/ACV naar Grondwettelijk Hof tegen nieuwe voorrangsregels in kinderopvang
TEKST Bram Van Vaerenbergh | Foto Shutterstock | 20 maart 2024 | Leestijd 4 minuten
Het ACV trekt – samen met een tiental andere middenveldorganisaties – naar het Grondwettelijk Hof tegen de nieuwe voorrangsregels in de Vlaamse kinderopvang. Vanaf 1 april wordt er absolute voorrang voorzien voor ouders die minstens 80% werken of een opleiding volgen, en daarnaast wordt het aantal voorbehouden plaatsen voor gezinnen in kwetsbare situaties fors gereduceerd. “De nieuwe voorrangsregels zijn een serieuze achteruitgang. Er zijn heel wat redenen waarom mensen niet voltijds of minstens 4/5de kunnen werken”, zegt Stijn Gryp, nationaal secretaris bij het ACV.
ACTIE /
Voor 1 april 2024 waren minstens 20% van de plaatsen in de kinderopvang voorzien voor bepaalde groepen ouders (alleenstaanden, mensen met een laag inkomen, gezinnen in kwetsbare situaties,…), terwijl dat in de nieuwe regelgeving nog maar om 10% van de totale capaciteit gaat. Daarnaast gaat het om kinderen in “gezondheids- of welzijnssituaties”. Criteria zoals gezinssamenstelling en financiële situatie vallen weg als voorrangscriterium. Er wordt voortaan absolute voorrang gegeven aan ouders die minstens 80% werken of een opleiding volgen. In een tweeoudergezin wordt gekeken naar de gemiddelde tewerkstellingsbreuk. Concreet: een gezin waar de ene ouder voltijds werkt en de andere halftijds, heeft geen voorrang meer.
Sectoren onder druk
De nieuwe voorrangsregels in de kinderopvang treffen een grote groep ouders. Vooral vrouwen zullen hier het effect van voelen, aangezien zij vaker deeltijds werken uit noodzaak of om zorgtaken op zich te nemen. Bovendien zetten de nieuwe regels sectoren waar deeltijdse contracten overheersen onder druk. Ook sectoren die stoelen op seizoensarbeid of wisselende arbeidsregimes zullen geconfronteerd worden met werknemers die geen opvang meer vinden voor hun kind. Kinderopvang zou volgens experts een basisvoorziening moeten zijn. Maar in Vlaanderen is dat niet het geval. “Kinderopvang is meer dan een plek waar je je kinderen achterlaat om te kunnen gaan werken”, zegt Stijn Gryp, nationaal secretaris bij het ACV. “De kinderopvang heeft ook een belangrijke pedagogische én sociale functie waar elk kind recht op heeft. De nieuwe voorrangsregels zijn een serieuze achteruitgang: er zijn heel wat redenen waarom mensen niet voltijds of minstens 4/5de kunnen werken. Dat kan om gezondheidsredenen zijn, of simpelweg omdat ze geen voltijds werk vinden. Ook deze mensen hebben nood aan kinderopvang.”

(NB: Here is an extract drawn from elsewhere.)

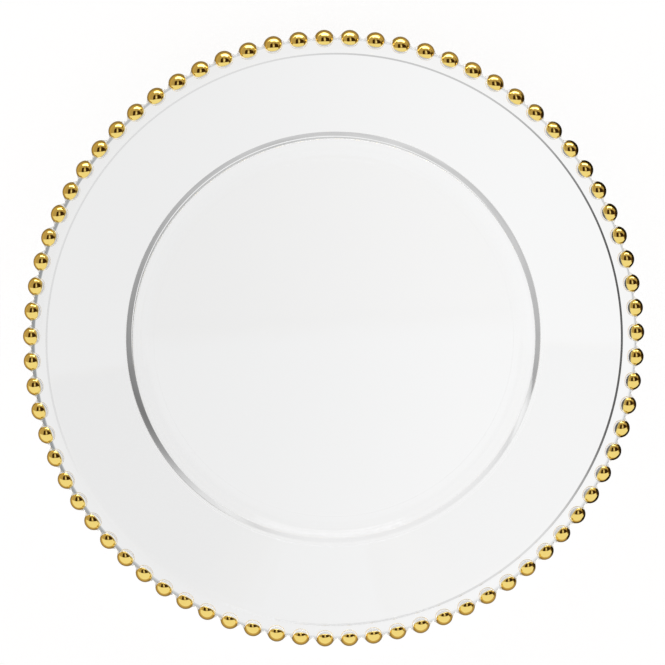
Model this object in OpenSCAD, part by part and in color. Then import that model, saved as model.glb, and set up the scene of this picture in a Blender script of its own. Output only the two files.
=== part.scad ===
/* [Overall] */
// Diameter over the gold of the beads
plate_d = 330; // [290:1:370]
// Height of the bead centres above the table
bead_z = 23.5; // [20:0.1:28]

/* [Beaded edge] */
// Number of beads round the edge
bead_count = 76; // [60:1:80]
// Diameter of a bare glass bead
bead_d = 9.3; // [7:0.1:9.8]
// Modelled thickness of the fired gold
gold_t = 0.15; // [0.1:0.05:0.3]
// Lean of the gold's edge over the bead towards the plate, from upright
gold_lean = 45; // [20:1:54]
// Lean of the gold's edge under the bead away from the plate, from upright
gold_under = 20; // [0:1:40]
// Gap between the gold and the glass of the flange
gold_gap = 0.05; // [0.02:0.01:0.1]
// Distance from the bead centres in to the bottom of the notches
notch_in = 0.2; // [0:0.1:1.4]
// Thickness of the glass web between two beads
web_t = 2.6; // [1.8:0.1:3.2]
// Slope of the notch flanks, from the tangent
notch_a = 44; // [36:1:50]

/* [Flange] */
// Distance from the crease out to the bead centres
flange_w = 8.2; // [7:0.1:12]
// Thickness of the flange
flange_t = 3.6; // [3.5:0.1:4.4]
// Rounding along the outer edges of the flange
edge_round = 1.6; // [0.4:0.1:1.7]
// Height of the step at the crease
crease_step = 1.5; // [0.6:0.1:1.7]
// Slope of the step's face, from the table
crease_a = 60; // [50:1:80]
// Rounding along both edges of the crease step
crease_round = 0.25; // [0.1:0.05:0.3]

/* [Rim] */
// Thickness of the sloping rim where it leaves the shoulder
rim_t = 3.6; // [3:0.1:4.2]
// Distance from the bead centres in to the bend under the flange
rim_end_in = 6.2; // [5.4:0.1:7]
// Radius of the bend under the flange
rim_bend = 6; // [3:0.5:8]

/* [Well] */
// Thickness of the glass in the floor
floor_t = 3.6; // [3.2:0.1:4.2]
// Slope of the well's wall, from the table
wall_a = 56.6; // [54:0.2:60]
// Height of the wall on its outer side, up to the shoulder
wall_h = 7.6; // [7.2:0.1:9]
// Thickness of the wall, square to its face
wall_t = 6; // [5:0.1:6.4]
// Radius of the bend from the floor up into the wall
well_bend = 6.8; // [4:0.1:7.2]
// Rounding over the shoulder, on the upper face
shoulder_top = 1.9; // [1:0.1:2.2]
// Rounding under the shoulder
shoulder_low = 1.7; // [1:0.1:3]

/* [Foot] */
// Diameter of the corner between the foot and the wall, before its bend
foot_d = 217.5; // [205:0.5:230]
// Radius of the bend from the foot up into the wall
foot_bend = 6.1; // [3:0.1:8]
// Distance from that corner in to the edge of the recess
foot_w = 10.1; // [8:0.1:24]
// Depth of the shallow recess inside the foot
recess = 0.3; // [0.2:0.1:0.8]
// Slope of the recess's edge
recess_a = 25; // [15:1:40]

/* [Hidden] */

// One overrun serves all cuts, and one lap all pieces that join
overrun = 2;
lap = 0.5;

// Facets of the drawn rounds
turn_fn = 228;
bead_fn = 40;
arc_steps = 6;

// The bead ring and the flange that carries it
bead_r = bead_d / 2;
gold_r = bead_r + gold_t;
ring_r = plate_d / 2 - gold_r;
notch_r = ring_r - notch_in;
flange_top = bead_z + flange_t / 2;
flange_low = bead_z - flange_t / 2;
pitch_a = 360 / bead_count;
half_pitch = notch_r * sin(pitch_a / 2);

// The web runs out under each bead as a blunt tooth
tooth_r = notch_r * cos(pitch_a / 2) + half_pitch * tan(notch_a);
tooth_cut_share = 0.55;
tooth_half = half_pitch * (1 - tooth_cut_share);
tooth_flat_r = tooth_r - tooth_half * tan(notch_a);

// Inner end of the flange, where it steps down to the rim
crease_r = ring_r - flange_w;
crease_z = flange_top - crease_step;
crease_top_r = crease_r + crease_step / tan(crease_a);

// The underside climbs from the foot up the wall and along the rim
foot_r = foot_d / 2;
recess_r = foot_r - foot_w;
recess_in_r = recess_r - recess / tan(recess_a);
recess_round_share = 0.8;
recess_round = recess_round_share * recess / sin(recess_a) / 2 / tan(recess_a / 2);
shoulder_r = foot_r + wall_h / tan(wall_a);
rim_end_r = ring_r - rim_end_in;
rim_a = atan2(flange_low - wall_h, rim_end_r - shoulder_r);

// The upper face lies one thickness over the floor, the wall and the rim's start
over_wall = [shoulder_r - wall_t * sin(wall_a), wall_h + wall_t * cos(wall_a)];
over_rim = [shoulder_r - rim_t * sin(rim_a), wall_h + rim_t * cos(rim_a)];
well = crossing([0, floor_t], 0, over_wall, wall_a);
shoulder = crossing(over_wall, wall_a, over_rim, rim_a);

function unit(v) = v / norm(v);
function turned(a) = a > 180 ? a - 360 : a < -180 ? a + 360 : a;
function flat(lists) = [for (one = lists) for (point = one) point];

// Where the line through p at slope a meets the line through q at slope b
function crossing(p, a, q, b) =
    let (gap = q - p)
    p + (gap.x * sin(b) - gap.y * cos(b)) / sin(b - a) * [cos(a), sin(a)];

// Points of the arc of radius r that rounds the corner b of the path a, b, c
function arc_at(a, b, c, r) =
    let (u = unit(a - b), v = unit(c - b))
    let (half = acos(u * v) / 2, reach = r / tan(half))
    let (centre = b + unit(u + v) * r / sin(half))
    let (from = b + u * reach - centre, to = b + v * reach - centre)
    let (a0 = atan2(from.y, from.x), sweep = turned(atan2(to.y, to.x) - a0))
    [for (i = [0:arc_steps]) centre + r * [cos(a0 + sweep * i / arc_steps), sin(a0 + sweep * i / arc_steps)]];

// A closed outline whose corners carry their own rounding: [x, y, radius]
function rounded(path) =
    let (last = len(path) - 1, at = [for (p = path) [p.x, p.y]])
    flat([for (i = [0:last])
        path[i].z > 0
            ? arc_at(at[i == 0 ? last : i - 1], at[i], at[i == last ? 0 : i + 1], path[i].z)
            : [at[i]]]);

// Half section of the plate, from the axis along the top and back underneath
section = [
    [0, floor_t, 0],
    [well.x, well.y, well_bend],
    [shoulder.x, shoulder.y, shoulder_top],
    [crease_r, crease_z, crease_round],
    [crease_top_r, flange_top, crease_round],
    [notch_r - lap, flange_top, edge_round],
    [notch_r - lap, flange_low, edge_round],
    [rim_end_r, flange_low, rim_bend],
    [shoulder_r, wall_h, shoulder_low],
    [foot_r, 0, foot_bend],
    [recess_r, 0, recess_round],
    [recess_in_r, recess, recess_round],
    [0, recess, 0]
];

// Places what follows on the bead ring, with +X outwards
module at_each_bead() {
    for (i = [0:bead_count - 1]) {
        rotate([0, 0, i * pitch_a]) translate([ring_r, 0, bead_z]) children();
    }
}

// Outline of the web: a blunt tooth behind each bead and a notch between two
module web_outline() {
    polygon([for (i = [0:bead_count - 1])
        for (corner = [[notch_r, -pitch_a / 2], [tooth_flat_r, -asin(tooth_half / tooth_flat_r)],
                       [tooth_flat_r, asin(tooth_half / tooth_flat_r)]])
            corner[0] * [cos(i * pitch_a + corner[1]), sin(i * pitch_a + corner[1])]]);
}

// One piece of pressed clear glass: dish, flange, webs and beads
module glass_plate() {
    color([0.92, 0.95, 0.94, 0.4]) union() {
        rotate_extrude($fn = turn_fn) polygon(rounded(section));
        translate([0, 0, bead_z - web_t / 2]) linear_extrude(web_t) difference() {
            web_outline();
            circle(r = notch_r - flange_t, $fn = turn_fn);
        }
        at_each_bead() sphere(r = bead_r, $fn = bead_fn);
    }
}

// The fired gold of one bead: a thin shell, open towards the plate in a wedge,
// with one slot that clears the flange and a thinner one that clears the web
module gold_cap() {
    clear = gold_r + overrun;
    top_in = clear * tan(gold_lean);
    low_out = clear * tan(gold_under);
    flange_out = gold_gap - notch_in - lap;
    web_out = tooth_flat_r - ring_r;
    difference() {
        sphere(r = gold_r, $fn = bead_fn);
        sphere(r = bead_r, $fn = bead_fn);
        rotate([90, 0, 0]) linear_extrude(2 * clear, center = true)
            polygon([[0, 0], [-top_in, clear], [-clear, clear], [-clear, -clear], [low_out, -clear]]);
        slot(flange_t, clear, flange_out);
        slot(web_t, clear, web_out);
    }
}

// A level slot across the bead, up to the given distance out from its centre
module slot(thickness, clear, out) {
    high = thickness + 2 * gold_gap;
    translate([-clear, -clear, -high / 2]) cube([clear + out, 2 * clear, high]);
}

module gold_caps() {
    color([0.85, 0.64, 0.22]) at_each_bead() gold_cap();
}

glass_plate();
gold_caps();
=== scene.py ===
import math
import random

import bpy
import numpy as np
from mathutils import Matrix, Vector


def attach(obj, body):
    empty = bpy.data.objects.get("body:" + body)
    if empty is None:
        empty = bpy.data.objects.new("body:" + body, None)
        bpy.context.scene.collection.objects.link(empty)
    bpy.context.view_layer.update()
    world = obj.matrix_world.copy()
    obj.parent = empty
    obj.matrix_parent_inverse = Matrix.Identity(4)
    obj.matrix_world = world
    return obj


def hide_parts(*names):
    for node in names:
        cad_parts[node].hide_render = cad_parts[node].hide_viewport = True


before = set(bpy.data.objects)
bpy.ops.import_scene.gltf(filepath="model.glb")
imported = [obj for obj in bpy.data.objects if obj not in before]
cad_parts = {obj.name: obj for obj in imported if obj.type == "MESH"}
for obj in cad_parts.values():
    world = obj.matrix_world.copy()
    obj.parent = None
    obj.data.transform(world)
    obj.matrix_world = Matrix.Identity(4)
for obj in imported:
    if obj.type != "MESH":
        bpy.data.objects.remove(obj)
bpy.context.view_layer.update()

# Lengths are in metres and angles in radians, unless a name or a comment says degrees
MM = 0.001

# The plate's driving sizes, as in the CAD model
PLATE_D = 330 * MM
BEAD_Z = 23.5 * MM
BEAD_COUNT = 76
GOLD_T = 0.15 * MM
GOLD_LEAN = math.radians(45)
GOLD_UNDER = math.radians(20)
NOTCH_IN = 0.2 * MM
WEB_T = 2.6 * MM
NOTCH_A = math.radians(44)
FLANGE_W = 8.2 * MM
FLANGE_T = 3.6 * MM
CREASE_STEP = 1.5 * MM
CREASE_A = math.radians(60)
RIM_END_IN = 6.2 * MM

# The CAD model's bead, and the half sizes of the real ones, which bulge along the ring:
# outwards, along the ring and up
BEAD_R = 4.65 * MM
BEAD_OUT = 4.35 * MM
BEAD_ALONG = 4.8 * MM
BEAD_UP = BEAD_R

# Foot, well and shoulder: corners of the section before their bends
FOOT_R = 108.75 * MM
FLOOR_T = 3.6 * MM
WALL_A = math.radians(56.6)
WALL_H = 7.6 * MM
WALL_T = 6 * MM
RIM_T = 3.6 * MM
FOOT_W = 10.1 * MM
RECESS = 0.3 * MM
RECESS_A = math.radians(25)

# Bends and roundings
WELL_BEND = 6.8 * MM
SHOULDER_TOP = 1.9 * MM
SHOULDER_LOW = 1.7 * MM
FOOT_BEND = 6.1 * MM
RIM_BEND = 6 * MM
CREASE_ROUND = 0.25 * MM
RECESS_ROUND = 1.2 * MM
EDGE_ROUND = 1.7 * MM
WEB_ROUND = 1.2 * MM
NOTCH_SOFT = 0.4 * MM
BEAD_FILLET = 0.35 * MM
WEB_FILLET = 0.6 * MM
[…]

“Kinderopvang heeft ook een belangrijke pedagogische én sociale functie waar elk kind recht op heeft.”
Stijn Gryp
Het ACV trekt daarom met een tiental andere middenveldorganisaties naar het Grondwettelijk Hof om de nieuwe voorrangregeling aan te vechten. In eerste instantie wordt een verzoekschrift neergelegd waar de Vlaamse Regering zal op mogen antwoorden. Ongeveer 1,5 jaar na de indiening wordt een arrest van het Grondwettelijk Hof verwacht, waartegen geen beroep mogelijk is. Eerder gaven zowel de SERV, de Raad van State, de Vlaamse Raad voor Welzijn, Volksgezondheid en Gezin (WVG), het Agentschap Opgroeien én het Kinderrechtencommissariaat stuk voor stuk een negatief – en vaak zelfs een vernietigend – advies bij het ontwerp van de regelgeving.